WHAT THE EXERCISE ASKS: The exercise asks for every line of the data to be reproduced exactly.
☆ ☆ ☆
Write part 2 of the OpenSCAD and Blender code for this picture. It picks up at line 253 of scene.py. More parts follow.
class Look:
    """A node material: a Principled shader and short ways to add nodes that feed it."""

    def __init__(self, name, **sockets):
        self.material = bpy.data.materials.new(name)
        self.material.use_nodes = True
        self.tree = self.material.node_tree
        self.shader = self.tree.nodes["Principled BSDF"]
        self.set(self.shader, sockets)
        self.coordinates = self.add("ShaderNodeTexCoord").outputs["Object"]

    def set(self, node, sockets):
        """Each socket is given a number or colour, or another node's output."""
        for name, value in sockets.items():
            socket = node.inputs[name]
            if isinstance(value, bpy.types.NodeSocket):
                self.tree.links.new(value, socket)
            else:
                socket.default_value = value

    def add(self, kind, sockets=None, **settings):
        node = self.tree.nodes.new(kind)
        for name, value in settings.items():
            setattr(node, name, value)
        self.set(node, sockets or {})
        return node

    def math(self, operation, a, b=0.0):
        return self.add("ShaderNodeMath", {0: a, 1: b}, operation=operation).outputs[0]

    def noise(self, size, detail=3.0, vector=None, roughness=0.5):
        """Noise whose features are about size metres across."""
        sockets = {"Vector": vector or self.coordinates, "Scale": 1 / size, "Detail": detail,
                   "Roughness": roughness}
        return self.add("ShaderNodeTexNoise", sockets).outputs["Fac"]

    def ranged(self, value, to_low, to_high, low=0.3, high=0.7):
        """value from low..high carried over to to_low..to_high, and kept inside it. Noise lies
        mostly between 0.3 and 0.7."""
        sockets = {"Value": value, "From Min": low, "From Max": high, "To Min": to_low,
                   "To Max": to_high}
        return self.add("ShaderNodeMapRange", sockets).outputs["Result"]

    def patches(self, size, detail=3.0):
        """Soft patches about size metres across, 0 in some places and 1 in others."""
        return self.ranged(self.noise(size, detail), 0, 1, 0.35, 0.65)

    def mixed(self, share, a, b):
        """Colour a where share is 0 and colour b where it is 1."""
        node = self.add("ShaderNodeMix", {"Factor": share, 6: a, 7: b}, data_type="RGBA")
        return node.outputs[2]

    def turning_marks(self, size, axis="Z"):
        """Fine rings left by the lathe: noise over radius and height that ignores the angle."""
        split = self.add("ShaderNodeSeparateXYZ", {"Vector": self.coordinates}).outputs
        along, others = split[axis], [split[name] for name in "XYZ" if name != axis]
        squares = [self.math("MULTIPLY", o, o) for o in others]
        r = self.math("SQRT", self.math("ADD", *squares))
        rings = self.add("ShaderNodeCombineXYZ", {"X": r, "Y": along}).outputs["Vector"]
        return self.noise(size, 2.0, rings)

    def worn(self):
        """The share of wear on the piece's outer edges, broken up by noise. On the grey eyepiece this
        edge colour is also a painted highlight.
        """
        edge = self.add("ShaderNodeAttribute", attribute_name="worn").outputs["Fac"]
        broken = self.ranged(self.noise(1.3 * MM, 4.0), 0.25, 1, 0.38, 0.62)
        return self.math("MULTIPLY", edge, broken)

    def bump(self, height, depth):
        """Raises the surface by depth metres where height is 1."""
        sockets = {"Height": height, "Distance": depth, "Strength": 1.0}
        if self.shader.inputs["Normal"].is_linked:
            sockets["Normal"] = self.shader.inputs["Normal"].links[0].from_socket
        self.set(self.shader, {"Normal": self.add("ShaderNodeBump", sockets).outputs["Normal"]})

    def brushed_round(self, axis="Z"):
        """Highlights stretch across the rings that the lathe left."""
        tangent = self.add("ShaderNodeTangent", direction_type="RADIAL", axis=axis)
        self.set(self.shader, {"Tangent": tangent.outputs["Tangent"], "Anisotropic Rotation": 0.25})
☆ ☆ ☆
CORRECT ANSWER:
Write part 2 of the OpenSCAD and Blender code for this picture. It picks up at line 253 of scene.py. More parts follow.
class Look:
    """A node material: a Principled shader and short ways to add nodes that feed it."""

    def __init__(self, name, **sockets):
        self.material = bpy.data.materials.new(name)
        self.material.use_nodes = True
        self.tree = self.material.node_tree
        self.shader = self.tree.nodes["Principled BSDF"]
        self.set(self.shader, sockets)
        self.coordinates = self.add("ShaderNodeTexCoord").outputs["Object"]

    def set(self, node, sockets):
        """Each socket is given a number or colour, or another node's output."""
        for name, value in sockets.items():
            socket = node.inputs[name]
            if isinstance(value, bpy.types.NodeSocket):
                self.tree.links.new(value, socket)
            else:
                socket.default_value = value

    def add(self, kind, sockets=None, **settings):
        node = self.tree.nodes.new(kind)
        for name, value in settings.items():
            setattr(node, name, value)
        self.set(node, sockets or {})
        return node

    def math(self, operation, a, b=0.0):
        return self.add("ShaderNodeMath", {0: a, 1: b}, operation=operation).outputs[0]

    def noise(self, size, detail=3.0, vector=None, roughness=0.5):
        """Noise whose features are about size metres across."""
        sockets = {"Vector": vector or self.coordinates, "Scale": 1 / size, "Detail": detail,
                   "Roughness": roughness}
        return self.add("ShaderNodeTexNoise", sockets).outputs["Fac"]

    def ranged(self, value, to_low, to_high, low=0.3, high=0.7):
        """value from low..high carried over to to_low..to_high, and kept inside it. Noise lies
        mostly between 0.3 and 0.7."""
        sockets = {"Value": value, "From Min": low, "From Max": high, "To Min": to_low,
                   "To Max": to_high}
        return self.add("ShaderNodeMapRange", sockets).outputs["Result"]

    def patches(self, size, detail=3.0):
        """Soft patches about size metres across, 0 in some places and 1 in others."""
        return self.ranged(self.noise(size, detail), 0, 1, 0.35, 0.65)

    def mixed(self, share, a, b):
        """Colour a where share is 0 and colour b where it is 1."""
        node = self.add("ShaderNodeMix", {"Factor": share, 6: a, 7: b}, data_type="RGBA")
        return node.outputs[2]

    def turning_marks(self, size, axis="Z"):
        """Fine rings left by the lathe: noise over radius and height that ignores the angle."""
        split = self.add("ShaderNodeSeparateXYZ", {"Vector": self.coordinates}).outputs
        along, others = split[axis], [split[name] for name in "XYZ" if name != axis]
        squares = [self.math("MULTIPLY", o, o) for o in others]
        r = self.math("SQRT", self.math("ADD", *squares))
        rings = self.add("ShaderNodeCombineXYZ", {"X": r, "Y": along}).outputs["Vector"]
        return self.noise(size, 2.0, rings)

    def worn(self):
        """The share of wear on the piece's outer edges, broken up by noise. On the grey eyepiece this
        edge colour is also a painted highlight.
        """
        edge = self.add("ShaderNodeAttribute", attribute_name="worn").outputs["Fac"]
        broken = self.ranged(self.noise(1.3 * MM, 4.0), 0.25, 1, 0.38, 0.62)
        return self.math("MULTIPLY", edge, broken)

    def bump(self, height, depth):
        """Raises the surface by depth metres where height is 1."""
        sockets = {"Height": height, "Distance": depth, "Strength": 1.0}
        if self.shader.inputs["Normal"].is_linked:
            sockets["Normal"] = self.shader.inputs["Normal"].links[0].from_socket
        self.set(self.shader, {"Normal": self.add("ShaderNodeBump", sockets).outputs["Normal"]})

    def brushed_round(self, axis="Z"):
        """Highlights stretch across the rings that the lathe left."""
        tangent = self.add("ShaderNodeTangent", direction_type="RADIAL", axis=axis)
        self.set(self.shader, {"Tangent": tangent.outputs["Tangent"], "Anisotropic Rotation": 0.25})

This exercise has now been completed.